Virtually everyone seems to agree that an access layer is a good idea, but they tend to call it an abstraction layer, which then confuses the whole discussion because now the conversation turns to the differences between an access layer and an abstraction layer. Hopefully this post has cleared up some of that.
This whole thing started with a post from Jeremy complaining about abstraction layers which in turn started with a two year old SitePoint post where the author ranted about: how smart he was, how stupid template systems are, how MySQL is a joke (why do people insist on getting on that wagon again and again?) and how database abstraction layers are the only way to go. Jeremy points out what is generally obvious to most people, moving from one database system to another is not easy. I would add to that that it is not easy unless you are willing to strictly abide by the lowest common feature set rule and even then it isn’t a cake walk.
In the end, do what works for you and your project. At a minimum using an access layer just makes plain sense. Deciding to use an abstraction layer will take a lot more research and evaluation to determine if it will actually meet your goals without out restricting your feature set beyond what you are comfortable with.

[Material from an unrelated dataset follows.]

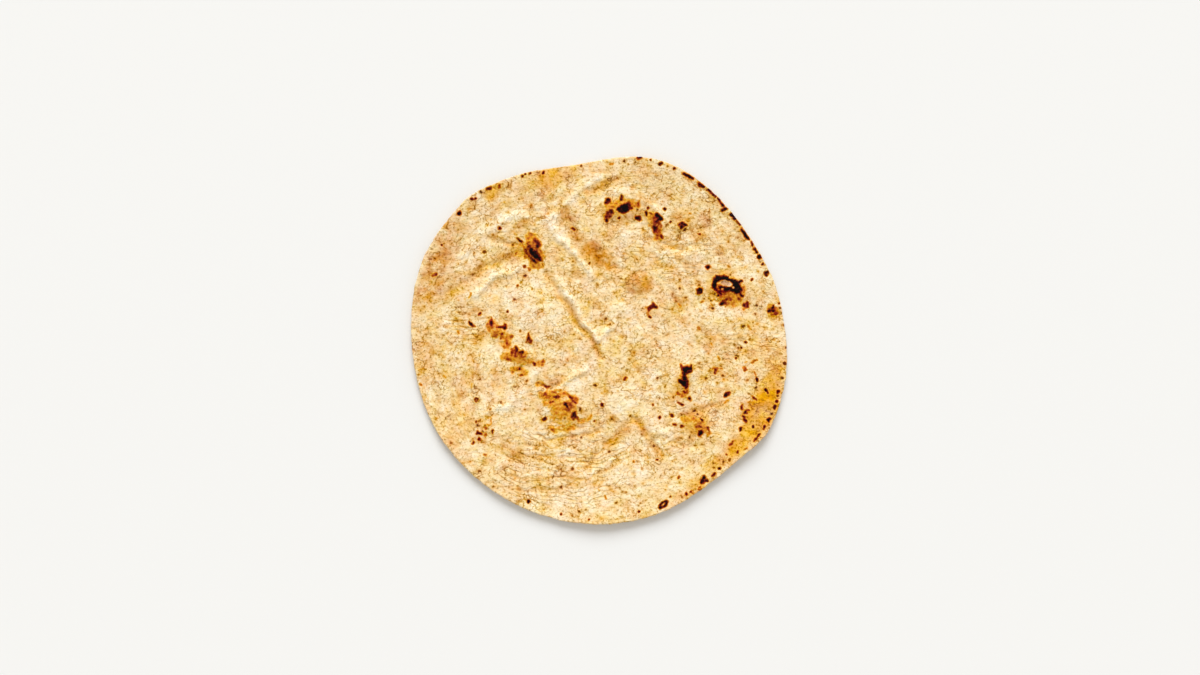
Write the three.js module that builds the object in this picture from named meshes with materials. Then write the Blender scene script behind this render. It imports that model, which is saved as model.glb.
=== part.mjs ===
// A chapati: one thin round of dough, baked dry on a hot plate.
// It puffed up while it baked and fell flat again, which left domes where it
// scorched, long creases where the skin folded, and a rim that lifts in waves.
// The bread is a single solid. Millimetres, +Z up, the origin under its middle
// on the surface that it lies on.

import * as THREE from 'three';

// ---------------------------------------------------------------- sizes, mm

const meanRadius = 111;
const doughThickness = 1.9;
const rimThickness = 1.2;
const rimRound = 0.9;          // how far the rounded rim stands out past the faces
const flatRadius = 60;         // the underside lies flat inside this radius
const rimLift = 2.3;           // mean height of the rim's waves
const pressedStart = 0.6;      // share of the radius where the rim begins to thin

const topRings = 32;
const undersideRings = 16;
const pointsPerRing = 6;       // each ring has this many points more than the last

// ---------------------------------------------------------- shape of the edge
// Hand-rolled, so it is not a circle: each entry pushes the edge out or in by
// `reach` mm around the direction `at`, fading over `spread` degrees.

const edgeBulges = [
  { at: 33, reach: -2, spread: 14 },
  { at: 69, reach: 2.4, spread: 15 },
  { at: 99, reach: -5.5, spread: 16 },
  { at: 132, reach: 2, spread: 7 },
  { at: 152, reach: 5, spread: 25 },
  { at: 205, reach: 1, spread: 18 },
  { at: 308, reach: -2, spread: 18 },
  { at: 330, reach: 3, spread: 8 },
  { at: 344, reach: 3.5, spread: 15 },
];

// The rim leaves the table in slow waves: `at` is where each one is highest.

const rimWaves = [
  { at: 318, height: 2.4, spread: 38 },
  { at: 262, height: 1.5, spread: 26 },
  { at: 205, height: 1.1, spread: 30 },
  { at: 140, height: 2.0, spread: 30 },
  { at: 62, height: 1.7, spread: 28 },
  { at: 12, height: -1.4, spread: 22 },
  { at: 100, height: -1.6, spread: 18 },
];

// Small ruffles run all round it: `count` of them to a turn.

const rimRuffles = [
  { count: 7, height: 0.4, start: 20 },
  { count: 13, height: 0.3, start: 75 },
];

// ------------------------------------------------------- relief of the top, mm
// Blisters are steep-sided domes. Their crowns took the most heat.

const blisters = [
  { x: -39, y: 53, width: 15, length: 22, turn: 10, height: 2.1 },
  { x: 13, y: 78, width: 30, length: 20, turn: -8, height: 1.9 },
  { x: 35, y: 71, width: 14, length: 20, turn: 0, height: 1.5 },
  { x: 50, y: 68, width: 11, length: 10, turn: 0, height: 0.8 },
  { x: 77, y: 31, width: 27, length: 22, turn: -8, height: 2.2 },
  { x: 60, y: 28.8, width: 7, length: 7, turn: 0, height: 0.7 },
  { x: 104, y: 17, width: 11, length: 10, turn: 0, height: 0.8 },
  { x: 32, y: 18, width: 12, length: 13, turn: -35, height: 1.0 },
  { x: 51.5, y: -22.5, width: 14, length: 24, turn: -12, height: 1.7 },
  { x: 60, y: -51, width: 24, length: 18, turn: -25, height: 1.2 },
  { x: 88, y: -45, width: 11, length: 17, turn: 0, height: 0.9 },
  { x: -62, y: 6, width: 14, length: 18, turn: 30, height: 1.1 },
  { x: -48, y: -9, width: 22, length: 14, turn: -15, height: 1.4 },
  { x: -42, y: 0, width: 7, length: 10, turn: 15, height: 0.7 },
  { x: -22, y: -41, width: 36, length: 25, turn: -25, height: 1.8 },
  { x: -71, y: -55, width: 14, length: 16, turn: 0, height: 0.8 },
  { x: 24, y: 34, width: 17, length: 14, turn: 0, height: 0.8 },
  { x: 24, y: 3.5, width: 14, length: 12, turn: 0, height: 0.7 },
];

// The burst blister: its thin skin tore and fell in.

const tear = { x: 75.5, y: 33.3, width: 12, length: 6, turn: -6, depth: 1.7 };

// Swells are broad, low crowns between the creases.

const swells = [
  { x: -38, y: 19, width: 62, length: 46, turn: -20, height: 1.0 },
  { x: 13, y: -35, width: 36, length: 32, turn: 0, height: 0.9 },
  { x: 10, y: 17, width: 24, length: 16, turn: 15, height: 0.8 },
  { x: 20, y: -80, width: 50, length: 34, turn: -25, height: 0.8 },
  { x: 50, y: -24, width: 46, length: 52, turn: 0, height: 0.9 },
  { x: 72, y: 12, width: 44, length: 26, turn: 0, height: 0.7 },
  { x: 20, y: 62, width: 44, length: 22, turn: -10, height: 0.7 },
  { x: -66, y: -12, width: 34, length: 26, turn: -25, height: 0.7 },
  { x: 82, y: 60, width: 34, length: 40, turn: 30, height: 0.6 },
  { x: -20, y: -88, width: 60, length: 26, turn: 8, height: 0.6 },
  { x: -16, y: 92, width: 50, length: 16, turn: 8, height: 0.5 },
];

// Creases are sunk lines and pleats are raised ones, each along a short path.

const creases = [
  { depth: 1.0, width: 3.2, path: [[-33, 41], [-27, 31], [-20, 20], [-12, 9], [-5, -1], [1, -11]] },
  { depth: 0.8, width: 3.4, path: [[20, -47], [24, -50], [29, -58], [38, -70]] },
  { depth: 0.8, width: 5.0, path: [[-4, -73], [4, -64], [13, -57], [20, -48]] },
  { depth: 0.9, width: 5.0, path: [[-92, 27], [-80, 33], [-68, 44], [-47, 50]] },
  { depth: 0.6, width: 3.4, path: [[-65, 61], [-57, 58], [-48, 56]] },
  { depth: 0.7, width: 4.4, path: [[-8, 88], [3, 93], [12, 96]] },
  { depth: 0.9, width: 6.0, path: [[-21, 78], [-17, 68], [-11, 58], [1, 48], [14, 39]] },
  { depth: 0.6, width: 3.4, path: [[18, -3], [22, -14], [28, -27]] },
  { depth: 0.6, width: 2.8, path: [[-38, -57], [-28, -60.5], [-12, -58], [0, -54]] },
  { depth: 0.5, width: 3.0, path: [[-40, -70], [-22, -72], [-5, -72.5]] },
  { depth: 0.5, width: 3.0, path: [[-40, -91], [-24, -89.5], [-10, -83]] },
  { depth: 0.5, width: 3.4, path: [[37, 57], [47, 54.5], [56, 56]] },
  { depth: 0.6, width: 3.4, path: [[56, -43], [64, -41], [72, -38]] },
  { depth: 0.5, width: 3.2, path: [[42, 30], [47, 23], [51, 17]] },
  { depth: 0.5, width: 3.6, path: [[-60, -71], [-48, -70], [-41, -79]] },
  { depth: 0.6, width: 3.2, path: [[-38, -27], [-31, -29.5], [-22, -26]] },
  { depth: 0.5, width: 3.6, path: [[44, -62], [52, -66], [62, -65]] },
];

const pleats = [
  { height: 0.9, width: 4.0, path: [[-24, 36], [-16, 23], [-10, 13], [-3, 0]] },
  { height: 0.8, width: 4.6, path: [[-83, 50], [-70, 64], [-56, 72], [-45, 74]] },
  { height: 0.9, width: 4.6, path: [[-32, 72], [-22, 60], [-12, 49], [-3, 38]] },
  { height: 0.8, width: 4.2, path: [[-27, 73], [-16, 87], [-5, 95], [4, 99]] },
  { height: 0.8, width: 3.8, path: [[8, 88], [20, 87], [29, 82], [35, 76]] },
  { height: 0.8, width: 4.0, path: [[-74, 26], [-63, 37], [-49, 43]] },
  { height: 0.9, width: 3.6, path: [[-26, -30], [-16, -22], [-8, -19]] },
  { height: 0.7, width: 3.6, path: [[-1, 0], [4, 3], [10, 9]] },
  { height: 0.6, width: 4.0, path: [[-70, -44], [-56, -41], [-46, -33], [-38, -20]] },
  { height: 0.6, width: 4.0, path: [[38, 50], [48, 50], [58, 51]] },
  { height: 0.7, width: 4.4, path: [[28, -46], [34, -56], [42, -57], [48, -50]] },
];

// ------------------------------------------------------------------ functions

const degrees = Math.PI / 180;

function turnBetween(angle, at) {
  const turn = (angle - at) % 360;
  return turn > 180 ? turn - 360 : turn < -180 ? turn + 360 : turn;
}

function edgeRadius(angle) {
  let radius = meanRadius;
  for (const bulge of edgeBulges) {
    const away = turnBetween(angle, bulge.at) / bulge.spread;
    radius += bulge.reach * Math.exp(-away * away);
  }
  return radius;
}

// Height of the middle of the dough: flat inside, lifting to the rim's waves.
function lift(angle, radius) {
  let height = rimLift;
  for (const wave of rimWaves) {
    const away = turnBetween(angle, wave.at) / wave.spread;
    height += wave.height * Math.exp(-away * away);
  }
  for (const ruffle of rimRuffles) {
    height += ruffle.height * Math.cos(ruffle.count * (angle - ruffle.start) * degrees);
  }
  const outwards = Math.max(0, radius - flatRadius) / (edgeRadius(angle) - flatRadius);
  return Math.max(0, height) * outwards * outwards;
}

// Nought at the middle of an oval and one at its edge.
function ovalDistance(x, y, oval) {
  const turn = oval.turn * degrees;
  const along = (x - oval.x) * Math.cos(turn) + (y - oval.y) * Math.sin(turn);
  const across = (y - oval.y) * Math.cos(turn) - (x - oval.x) * Math.sin(turn);
  return Math.hypot(along / (oval.width / 2), across / (oval.length / 2));
}

function dome(x, y, oval, rise) {
  const away = ovalDistance(x, y, oval);
  return away < 1 ? rise * (1 - away * away) ** 2 : 0;
}

function distanceToPath(x, y, path) {
  const point = new THREE.Vector3(x, y, 0);
  const nearest = new THREE.Vector3();
  let shortest = Infinity;
  for (let i = 1; i < path.length; i += 1) {
    const start = new THREE.Vector3(path[i - 1][0], path[i - 1][1], 0);
    const end = new THREE.Vector3(path[i][0], path[i][1], 0);
    new THREE.Line3(start, end).closestPointToPoint(point, true, nearest);
    shortest = Math.min(shortest, nearest.distanceTo(point));
  }
  return shortest;
}

function fold(x, y, line, rise) {
  const away = distanceToPath(x, y, line.path) / (line.width / 2);
  return rise * Math.exp(-away * away);
}

function reliefAt(x, y) {
  let relief = 0;
  for (const blister of blisters) relief += dome(x, y, blister, blister.height);
  for (const swell of swells) relief += dome(x, y, swell, swell.height);
  for (const pleat of pleats) relief += fold(x, y, pleat, pleat.height);
  for (const crease of creases) relief -= fold(x, y, crease, crease.depth);
  return relief - dome(x, y, tear, tear.depth);
}

// The dough thins to the pressed rim, and its relief fades out there.
function rimShare(angle, radius) {
  const share = THREE.MathUtils.smoothstep(radius / edgeRadius(angle), pressedStart, 1);
  return share * share;
}

function topHeight(x, y) {
  const angle = Math.atan2(y, x) / degrees;
  const radius = Math.hypot(x, y);
  const pressed = rimShare(angle, radius);
  const thickness = THREE.MathUtils.lerp(doughThickness, rimThickness, pressed);
  const relief = reliefAt(x, y) * (1 - pressed);
  return lift(angle, radius) + thickness + Math.max(relief, -thickness / 2);
}

function undersideHeight(x, y) {
  return lift(Math.atan2(y, x) / degrees, Math.hypot(x, y));
}

// One ring of points at a share of the way out. `inset` keeps it back from the edge.
function addRing(points, count, share, inset, heightAt) {
  const ring = [];
  for (let i = 0; i < count; i += 1) {
    const angle = (i * 360) / count;
    const radius = (edgeRadius(angle) - inset) * share;
    const x = radius * Math.cos(angle * degrees);
    const y = radius * Math.sin(angle * degrees);
    ring.push(points.length / 3);
    points.push(x, y, heightAt(x, y));
  }
  return ring;
}

// Triangles between two rings, stepping round whichever ring is behind.
function joinRings(faces, inner, outer, facesUp) {
  let i = 0;
  let o = 0;
  while (i < inner.length || o < outer.length) {
    const innerPoint = inner[i % inner.length];
    const outerPoint = outer[o % outer.length];
    const stepOuter = (o + 1) * inner.length <= (i + 1) * outer.length;
    const next = stepOuter ? outer[(o + 1) % outer.length] : inner[(i + 1) % inner.length];
    if (facesUp) faces.push(innerPoint, outerPoint, next);
    else faces.push(outerPoint, innerPoint, next);
    if (stepOuter) o += 1;
    else i += 1;
  }
}

// A face of the bread as rings round a middle point. Returns its outermost ring.
function addFace(points, faces, ringCount, rimPoints, heightAt, facesUp) {
  const middle = points.length / 3;
  points.push(0, 0, heightAt(0, 0));
  let last = null;
  for (let k = 1; k <= ringCount; k += 1) {
    const count = k === ringCount ? rimPoints : k * pointsPerRing;
    const ring = addRing(points, count, k / ringCount, rimRound, heightAt);
    if (last) joinRings(faces, last, ring, facesUp);
    else for (let i = 0; i < count; i += 1) addSpoke(faces, middle, ring, i, facesUp);
    last = ring;
  }
  return last;
}

function addSpoke(faces, middle, ring, i, facesUp) {
  const next = ring[(i + 1) % ring.length];
  if (facesUp) faces.push(middle, ring[i], next);
  else faces.push(middle, next, ring[i]);
}

// ----------------------------------------------------------------- the bread

function breadGeometry() {
  const points = [];
  const faces = [];
  const rimPoints = topRings * pointsPerRing;
  const midRim = (x, y) => undersideHeight(x, y) + rimThickness / 2;
  const top = addFace(points, faces, topRings, rimPoints, topHeight, true);
  const underside = addFace(points, faces, undersideRings, rimPoints, undersideHeight, false);
  const rim = addRing(points, rimPoints, 1, 0, midRim);
  joinRings(faces, top, rim, true);
  joinRings(faces, underside, rim, false);

  const geometry = new THREE.BufferGeometry();
  geometry.setAttribute('position', new THREE.Float32BufferAttribute(points, 3));
  geometry.setIndex(faces);
  geometry.computeBoundingBox();
  const middle = geometry.boundingBox.getCenter(new THREE.Vector3());
  geometry.translate(-middle.x, -middle.y, -geometry.boundingBox.min.z);
  geometry.computeVertexNormals();
  return geometry;
}

const bakedDough = new THREE.MeshStandardMaterial({
  color: 0xeac188,
  roughness: 0.82,
  metalness: 0,
});

const chapati = new THREE.Mesh(breadGeometry(), bakedDough);
chapati.name = 'chapati';

const group = new THREE.Group();
group.add(chapati);

export default group;
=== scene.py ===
"""A chapati on a pale table: the bread's modelled relief, its toasted and scorched
colours, and the plain stage that it is looked at on. Everything is in metres in the
scene. The bread's own sizes are written in millimetres and turned into metres once."""

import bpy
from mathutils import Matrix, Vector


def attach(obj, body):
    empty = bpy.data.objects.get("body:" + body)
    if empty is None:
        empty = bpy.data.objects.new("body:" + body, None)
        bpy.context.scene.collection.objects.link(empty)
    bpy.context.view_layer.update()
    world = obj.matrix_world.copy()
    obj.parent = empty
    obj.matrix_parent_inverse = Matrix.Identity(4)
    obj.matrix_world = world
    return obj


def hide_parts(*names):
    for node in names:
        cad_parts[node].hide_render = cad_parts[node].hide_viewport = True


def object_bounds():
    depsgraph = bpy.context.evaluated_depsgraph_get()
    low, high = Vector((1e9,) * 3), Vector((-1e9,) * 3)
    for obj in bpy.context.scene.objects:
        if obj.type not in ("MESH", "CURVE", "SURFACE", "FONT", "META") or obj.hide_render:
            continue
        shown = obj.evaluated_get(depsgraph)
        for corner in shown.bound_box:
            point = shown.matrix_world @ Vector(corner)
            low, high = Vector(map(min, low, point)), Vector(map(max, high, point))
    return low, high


bl_info = {
    "name": "Chapati maker",
    "version": (1, 0, 0),
    "blender": (4, 5, 0),
    "location": "View3D > Sidebar > Chapati",
    "description": "Makes one baked chapati with blisters, creases and scorch marks",
    "category": "Add Mesh",
}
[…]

Update (9:06 am 9 Jul 2004): Post over at PHP Everywhere in response to Jeremy’s post. This post is a perfect example of confusing an abstraction layer with an access layer. They are not the same thing. Trying to use the term abstraction to mean all things to all people just causes more confusion.
Update (10:46 am 9 Jul 2004): Lambda’s post about Jeremy’s post. Basically falls into the same trap that PHP Everywhere did, labeling everything that provides any sort of layer to database functions an abstraction. One more time; abstraction layer: hides all of the features and uniqueness of your database, access layer: provides a consistent set of functions to access your database without hiding any features.
Update (12:10 pm 9 Jul 2004): RevJim’s response to Jeremy and PHP Everywhere, looks like he gets the idea of what an abstraction layer is and how it is different from the other approaches.